The players don’t seem to be worried. Because as Rosenthal points out, “it seems largely a matter of divvying up dollars and figuring out ways to ensure that teams put any subsidies into their major league roster.”
In other words, we’re not talking about a low supply and high demand for the resources (read $$$$). We’re only talking about how to divide the resources among those who are bound to reap the spoils of the ever popularity and money making machine we call baseball.

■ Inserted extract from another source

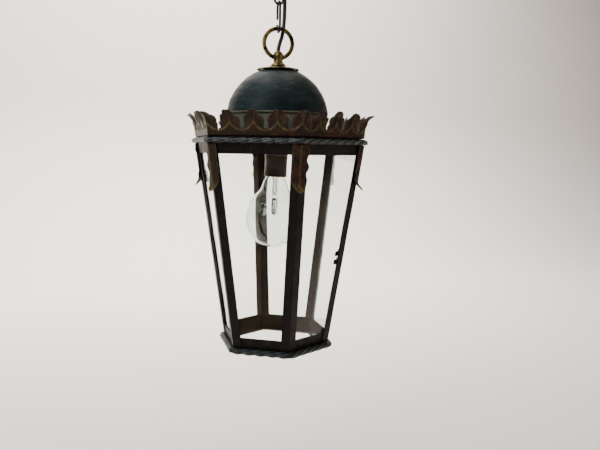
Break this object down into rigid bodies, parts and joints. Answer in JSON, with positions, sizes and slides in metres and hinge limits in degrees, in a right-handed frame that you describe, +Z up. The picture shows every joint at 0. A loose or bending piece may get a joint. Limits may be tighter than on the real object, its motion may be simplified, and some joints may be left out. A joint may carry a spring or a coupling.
{
  "type": "hanging lantern",
  "caption": "Tapered hexagonal glazed lantern with a domed top, a leaf gallery and twisted trims, hung by a ring and link from a ceiling hook, with a globe bulb.",
  "frame": {"origin": "centre of the ceiling bracket's top face, where it meets the ceiling", "axes": "+Z up, along the hanging line; a corner of the lantern points to -Y; the ring's plane is XZ"},
  "size_m": [0.2822, 0.3222, 0.632],
  "materials": {
    "black_iron": "old black paint over iron, worn to brown",
    "wrought_wire": "dark blued steel wire",
    "rope_iron": "twisted rod, dark with grey-green patina on the crests",
    "dome_paint": "dark slate-green paint, mottled and scratched",
    "drum_metal": "dull olive-grey patina",
    "leaf_rust": "pressed sheet, red-brown rust over dark paint",
    "cast_brass": "aged cast brass with dark recesses",
    "tube_brass": "turned brass",
    "holder_metal": "dark bronzed brass",
    "copper_ring": "coppery, dull",
    "bracket_steel": "zinc plated",
    "porcelain": "glazed",
    "window_glass": "clear, dusty",
    "bulb_clear": "clear blown glass",
    "bulb_brass": "bright rolled brass",
    "flex_pvc": "dark brown sheath",
    "bush_rubber": "matt"
  },
  "bodies": {
    "ceiling_fitting": {"ceiling_bracket": "bracket_steel", "ceiling_cup": "black_iron", "ceiling_hook": "wrought_wire", "cup_nut": "tube_brass", "terminal_block": "porcelain", "flex_grommet": "bush_rubber"},
    "chain_link": {"chain_link": "wrought_wire"},
    "hook_link": {"hook_link": "wrought_wire"},
    "lantern": {"hanging_loop": "cast_brass", "crown_disc": "cast_brass", "threaded_tube": "tube_brass", "tube_nuts": "tube_brass", "earth_tag": "tube_brass", "dome": "dome_paint", "dome_rim": "drum_metal", "drum": "drum_metal", "deck_plate": "drum_metal", "rivets": "leaf_rust", "gallery_1": "leaf_rust", "gallery_2": "leaf_rust", "gallery_3": "leaf_rust", "gallery_4": "leaf_rust", "gallery_5": "leaf_rust", "gallery_6": "leaf_rust", "top_rail": "black_iron", "bottom_rail": "black_iron", "top_rope": "rope_iron", "bottom_rope": "rope_iron", "post_1": "black_iron", "post_2": "black_iron", "post_3": "black_iron", "post_4": "black_iron", "post_5": "black_iron", "post_6": "black_iron", "pane_1": "window_glass", "pane_2": "window_glass", "pane_3": "window_glass", "pane_4": "window_glass", "pane_5": "window_glass", "pane_6": "window_glass", "leaf_1": "leaf_rust", "leaf_2": "leaf_rust", "leaf_3": "leaf_rust", "leaf_4": "leaf_rust", "leaf_5": "leaf_rust", "leaf_6": "leaf_rust", "glass_clips": "black_iron", "holder_cap": "holder_metal", "holder_sleeve": "holder_metal", "holder_ring": "copper_ring", "holder_core": "porcelain", "holder_shell": "bulb_brass", "centre_contact": "tube_brass", "flex": "flex_pvc", "flex_tail": "flex_pvc"},
    "bulb": {"bulb_glass": "bulb_clear", "bulb_cap": "bulb_brass", "bulb_stem": "bulb_clear", "bulb_capsule": "bulb_clear"}
  },
  "joints": [
    {"name": "chain_swing", "type": "hinge", "parent": "ceiling_fitting", "child": "chain_link", "pos_m": [0, 0, -0.0482], "axis": [0, 1, 0], "range_deg": [-20, 20], "deforming": ["flex"]},
    {"name": "hook_swing", "type": "hinge", "parent": "chain_link", "child": "hook_link", "pos_m": [0, 0, -0.0691], "axis": [1, 0, 0], "range_deg": [-20, 20], "deforming": ["flex"]},
    {"name": "lantern_swing", "type": "hinge", "parent": "hook_link", "child": "lantern", "pos_m": [0, 0, -0.1132], "axis": [0, 1, 0], "range_deg": [-20, 20], "deforming": ["flex"]},
    {"name": "bulb_turn", "type": "hinge", "parent": "lantern", "child": "bulb", "pos_m": [0, 0, -0.29], "axis": [-0.0339, 0.0084, -0.9994], "range_deg": [0, 900]}
  ]
}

There’s a old saying that goes “You don’t bite the hand that feeds you”. Here we have a situation where the players and owners are feeding each other. The players generate the revenue that allows the owners to pay the bills. Without the players, there is no product. And the owners reciprocate that by writing those big checks payable every month to the players. And it all occurs within a bubble that is impenetrable.
Is It A Negotiations Tactic, Or Is It War Against The Players
Unless someone goes off the deep end. Which is what the owners would be doing, if in fact, they are bent on a lockout of the players. Saner minds may or may not prevail. We don’t know yet, for example, who among the owners is leading the charge (if indeed there is one) for a lockout. Because obviously it’s one situation if the Yankees and Dodgers are pushing the idea, as opposed to the Twins and Oakland are the leaders of the movement to get the players moving quicker than they are.
Lost in everything of course is you and me, and fans of baseball generally. We care but we really don’t care about such things. All we want is to hear a umpire yell, “Play Ball!” in April. IN some ways, it’s like opening a box of pizza and launching a fight over who’s going to get the end pieces and who’s going to get the middle ones.